Our children with special needs start jobs at our home
May 7, 2012 - Guatemala
At Casa San Andres, we have 14 children who live in a section for children with special needs; however, these are not the only children at the home that have special needs. We also have other children with that have special needs, but are higher functioning and are able to live with the other children. They just learn a little bit slower than everyone else. At the beginning of this year, a few of these children turned over a new leaf. In January, some of them started working in our various workshops and in other areas of our home. Some of these children include Luis, Isa, and Carmen, and they are all so excited to partake in these workshops.
Luis was bored just going to school and he was keen on starting a job and doing something in addition to schoolwork. He began by working fulltime on our farm and he is happy to be helping out his NPH family in this manner. He is especially proud of having learned the skill of milking. You can often find him sitting alongside the cow and looking forward to his day at work. Luis is enjoying his days on the farm and he is thankful to have an opportunity to be doing something different every day.
Isa, being one of the older ones in her section, did not go to school during the past year. Instead, she is spending her days helping the home’s caregivers that are in her section with the daily work. When Isa started working in the kitchen this year, it felt like a dream come true for her. Now, she has a big smile on her face when her boss compliments her for the great job that she's doing and for the great motivation that she has demonstrated every morning since beginning full-time work in the kitchen. You can see her sense of accomplishment and happiness.
Last, but certainly not least we have Carmen. Carmen started her job working in the bakery after finishing school last year. At first, she was very skeptical about whether she would be able to meet the requirements of her job in the bakery. Now, Carmen is handling the machines at the bakery like a professional. Since it just comes so naturally to her, one would think she has been doing it for years. Every morning she takes individual classes with one of our instructors in the bakery to learn a more about the different types of bread that we bake and about other things that she needs to learn to do the best possible job.
Each of these three individuals is united by the fact that they have certain special needs. Their special needs require a bit more flexibility and preparation by the caregivers when assigning workshops and jobs. It is pertinent for the caretakers to find positions for them where they can do a good job, where they can do something that interests them and where their handicaps do not make it difficult for them to succeed.

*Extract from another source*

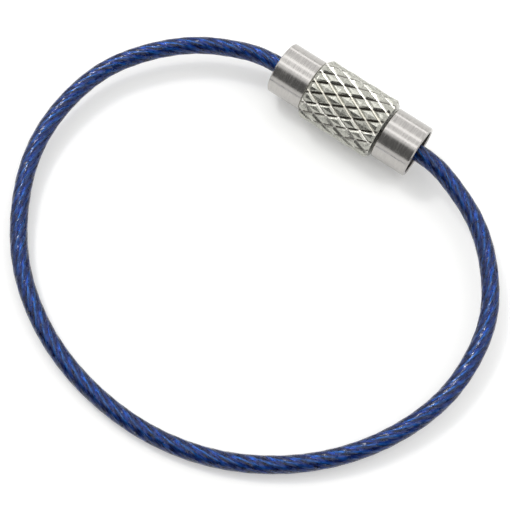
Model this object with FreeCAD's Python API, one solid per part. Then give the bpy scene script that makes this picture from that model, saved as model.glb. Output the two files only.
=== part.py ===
import FreeCAD, Part
import math
import os

# Cable key ring with a screw clasp, in millimetres.
# The ring lies on a table at z = 0. The clasp's axis runs along X, and the loop reaches out along -Y.
# The stud end is at -X, and the swivel end at +X.

# Driving dimensions of the knurled sleeve
sleeve_diameter = 6.7
sleeve_length = 8.5
sleeve_chamfer = 0.35
swivel_wall = 1.5
bore_lead_in = 0.25

# Driving dimensions of the diamond knurl
knurl_starts = 16
knurl_axial_pitch = 2.55
knurl_groove_depth = 0.27
knurl_groove_width = 0.48
knurl_crown = 0.05

# Driving dimensions of the screw thread, drawn plain at its outer diameter
thread_diameter = 2.95
thread_pitch = 0.5
stud_reach = 4.2
stud_tail_diameter = 2.0
stud_tip_chamfer = 0.35
relief_depth = 0.35
relief_turns = 2

# Driving dimensions of the swivel pin
pin_diameter = 1.6
pin_head_diameter = 2.4
pin_head_thickness = 0.8
pin_head_chamfer = 0.12

# Driving dimensions of the two ferrules
ferrule_diameter = 5.6
ferrule_length = 4.0
ferrule_wall = 0.36
ferrule_end_wall = 0.8
ferrule_outer_chamfer = 0.12
ferrule_mouth_chamfer = 0.1

# Driving dimensions of the two cable collars
collar_flange_thickness = 0.8
collar_hub_diameter = 3.2
collar_recess = 1.0
crimp_sides = 6
crimp_across_flats = 2.9
crimp_length = 0.8
tail_past_flange = 0.1
rope_end_gap = 0.05

# Driving dimensions of the coated cable
jacket_diameter = 1.8
rope_diameter = 1.4

# Clearances
thread_clearance = 0.05
pin_clearance = 0.05
swivel_gap = 0.2
stud_gap = 0.05
fixed_clearance = 0.02
jacket_clearance = 0.05
floor_clearance = 0.02

# Loop of the cable, from the swivel end round to the stud end, as x and y of the route's corners
loop_route = [
    (9.9, 0.0),
    (12.5, -0.65),
    (17.3, -2.8),
    (21.0, -6.3),
    (23.8, -10.9),
    (24.5, -17.2),
    (23.4, -22.4),
    (20.6, -27.8),
    (16.5, -32.4),
    (11.2, -36.0),
    (5.5, -38.1),
    (-0.5, -38.8),
    (-6.9, -38.1),
    (-12.7, -36.1),
    (-18.0, -32.6),
    (-21.7, -28.1),
    (-24.4, -22.6),
    (-25.1, -17.0),
    (-24.0, -10.9),
    (-21.0, -6.3),
    (-17.2, -2.8),
    (-12.9, -0.75),
    (-10.0, 0.0),
]
arc_share = 0.45
swivel_half_corner_count = 12

# Sizes worked out from the driving dimensions
axis_height = sleeve_diameter / 2
sleeve_face = sleeve_length / 2
sleeve_bore_radius = thread_diameter / 2 + thread_clearance
swivel_ferrule_face = sleeve_face + swivel_gap
stud_ferrule_face = sleeve_face + stud_gap
ferrule_bore_radius = ferrule_diameter / 2 - ferrule_wall
jacket_bore_radius = rope_diameter / 2 + jacket_clearance
collar_length = ferrule_length - ferrule_end_wall - collar_recess
loop_depth = -min(y for x, y in loop_route)
loop_drop = (axis_height - jacket_diameter / 2 - floor_clearance) / loop_depth


def turned(outline):
    """Solid of revolution about the clasp's axis from (x, radius) corners."""
    corners = [FreeCAD.Vector(x, radius, 0) for x, radius in outline]
    face = Part.Face(Part.makePolygon(corners + corners[:1]))
    return face.revolve(FreeCAD.Vector(0, 0, 0), FreeCAD.Vector(1, 0, 0), 360)


def placed(shape, mirrored=False):
    """Shape lifted from the origin to the clasp's axis, and turned end for end for the stud side."""
    if mirrored:
        shape = shape.mirror(FreeCAD.Vector(0, 0, 0), FreeCAD.Vector(1, 0, 0))
    moved = shape.copy()
    moved.translate(FreeCAD.Vector(0, 0, axis_height))
    return moved


def export(node, shape):
    """Writes one node, after a check that it is sound."""
    if not shape.isValid() or shape.Volume <= 0:
        raise ValueError(node + " is not a sound solid")
    shape.exportStep(os.path.join("parts", node + ".step"))
    print("%-28s %d solid(s) %9.3f mm3" % (node, len(shape.Solids), shape.Volume))


def lattice_point(column, row, radius):
    """Point of the knurl's lattice: columns run along the axis, and rows run round it."""
    angle = math.pi * row / knurl_starts
    x = column * knurl_axial_pitch / 2
    return FreeCAD.Vector(x, radius * math.cos(angle), radius * math.sin(angle))


def triangle(a, b, c):
    """Flat three-sided face."""
    return Part.Face(Part.makePolygon([a, b, c, a]))


def knurl_diamond(column, row):
    """Faces of one diamond: four groove walls that rise to a low crowned top."""
    outer_radius = sleeve_diameter / 2
    half_length = knurl_axial_pitch / 2
    half_width = math.pi * outer_radius / knurl_starts
    edge_distance = half_length * half_width / math.hypot(half_length, half_width)
    top_share = 1 - knurl_groove_width / 2 / edge_distance
    steps = [(1, 0), (0, 1), (-1, 0), (0, -1)]
    low = [
        lattice_point(column + dx, row + dr, outer_radius - knurl_groove_depth)
        for dx, dr in steps
    ]
    high = [
        lattice_point(column + dx * top_share, row + dr * top_share, outer_radius - knurl_crown)
        for dx, dr in steps
    ]
    crown = lattice_point(column, row, outer_radius)
    faces = []
    for this in range(4):
        after = (this + 1) % 4
        faces.append(triangle(low[this], low[after], high[after]))
        faces.append(triangle(low[this], high[after], high[this]))
        faces.append(triangle(high[this], high[after], crown))
    return faces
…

For the best possible integration into these positions, much thought and preparation is required. Thus, the caregivers spend a lot of time evaluating the different workshops, holding conversations with the foremen in the workshops and, of course, talking to the kids in order to figure out what they would like to do. Now that we are five months into the year, there is a balance in their lives both with work and as being children. We are proud of our children for undertaking these tasks and we are glad that they are happy, have a sense of accomplishment, and like what they are doing.